On the spot, I learned that Masaccio, just 21 at the time, had singlehandedly lifted painting out of the dark ages, out of the stiff, rooted, two-dimensionality of the early renaissance and gave it form, perspective, movement and real human emotion. For more than an hour, I stared at his half dozen panels. The closer I looked, the more I could see something that wasn’t precisely there — a bridge to the future, a clear connection to the pieces I knew well and loved best.
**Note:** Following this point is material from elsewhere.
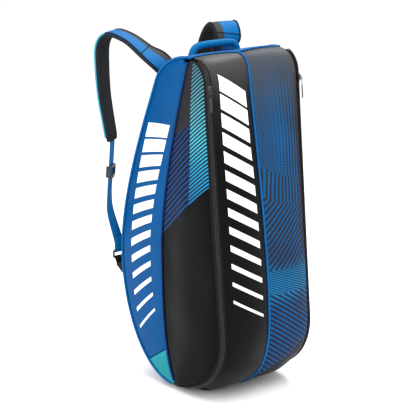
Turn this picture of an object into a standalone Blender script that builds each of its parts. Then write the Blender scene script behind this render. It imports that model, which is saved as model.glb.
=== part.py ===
"""Racket tournament bag with two zipped compartments side by side, padded shoulder straps and a grab handle.

Frame: metres, +Z up, origin on the underside of the base. -Y is the front, away from the wearer, and +Y
is the strap side. The bag stands head end down. Its side outline is drawn in (y, z); the thickness is X.
"""

import math

import bmesh
import bpy
from mathutils import Matrix, Vector

# Fabric and trim
PANEL = 0.003  # foam padded fabric
TAPE = 0.0014  # zip tape with its coil
PIPING_R = 0.0026
SEAM = 0.0034  # from a piped seam's line to each panel's edge
ZIP_HALF = 0.006  # from the zip's line to each panel's edge
ZIP_FIXED = (0.0006, 0.0055)  # fixed tape, measured from the zip's line
ZIP_MOVING = (0.0026, 0.0053)  # door tape, further off so that the door can turn out

# Thickness of the bag
HALF_FRONT = 0.128  # half thickness at the zips
HALF_BACK = 0.129  # half thickness at the back seams
DOOR_BULGE = 0.013
SIDE_BULGE = 0.004
FRONT_LOBE = 0.011  # how far each compartment stands proud of the centre seam
BACK_CROWN = 0.008

# Side outline, as lines (2 points) and Bezier curves (4 points), from the top round to the bottom tip
RIM = (-0.055, 0.746)
TIP = (-0.004, 0.0085)
ZIP_TOP = (-0.113, 0.698)
ZIP_BOTTOM = (-0.160, 0.162)
BACK_TOP = (0.058, 0.685)
BACK_WIDEST = (0.184, 0.282)
BASE_FRONT = -0.070
BASE_BACK = 0.070

# Moving parts
DOOR_AXIS = (0.1440, 0.0355)  # |x| and y of each door's upright hinge line
SLIDER = (0.0080, 0.0042, 0.022)  # across, proud and along the zip
SLIDER_LIFT = 0.0014
PULLER = (0.0070, 0.0018, 0.044)
SLIDER_START = 0.012  # from the top of the straight run to the slider's middle
HANDLE_X = 0.064
HANDLE_PIVOT = (0.014, 0.7250)
HANDLE_R = 0.0075
STRAP_T = 0.013
WEBBING = (0.025, 0.0018)

# Share of each outline, from the rim to the tip, where the panels' rows lie
ROWS = (0.012, 0.035, 0.06, 0.085, 0.11, 0.14, 0.20, 0.28, 0.36, 0.44, 0.52, 0.60, 0.68, 0.74, 0.79, 0.83, 0.87, 0.90,
        0.93, 0.965, 0.985)
TOP_END = 0.14
INSERT_TOP = 0.885

COLOURS = {
    "blue": ((0.014, 0.144, 0.402, 1), 0.55, 0.0),
    "black": ((0.012, 0.013, 0.014, 1), 0.40, 0.0),
    "print": ((0.022, 0.060, 0.120, 1), 0.60, 0.0),
    "mesh": ((0.020, 0.020, 0.022, 1), 0.90, 0.0),
    "teal": ((0.060, 0.380, 0.440, 1), 0.60, 0.0),
    "plastic": ((0.010, 0.010, 0.011, 1), 0.35, 0.0),
    "metal": ((0.250, 0.250, 0.260, 1), 0.30, 1.0),
    "lining": ((0.060, 0.062, 0.066, 1), 0.80, 0.0),
    "board": ((0.050, 0.050, 0.050, 1), 0.60, 0.0),
}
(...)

Visari, the great renaissance historian, explained why: “All those who endeavored to learn the art of painting have always gone for that purpose to the Brancacci Chapel to grasp the precepts and rules demonstrated by Masaccio for the correct representation of figures.”
My renaissance heroes, Leonardo and Michelangelo, had once stood where I was standing, Visari noted. They had stared at the same panels. They saw the bridge Masaccio constructed. And thus inspired, they strode across it to further greatness. They knew. Now I knew.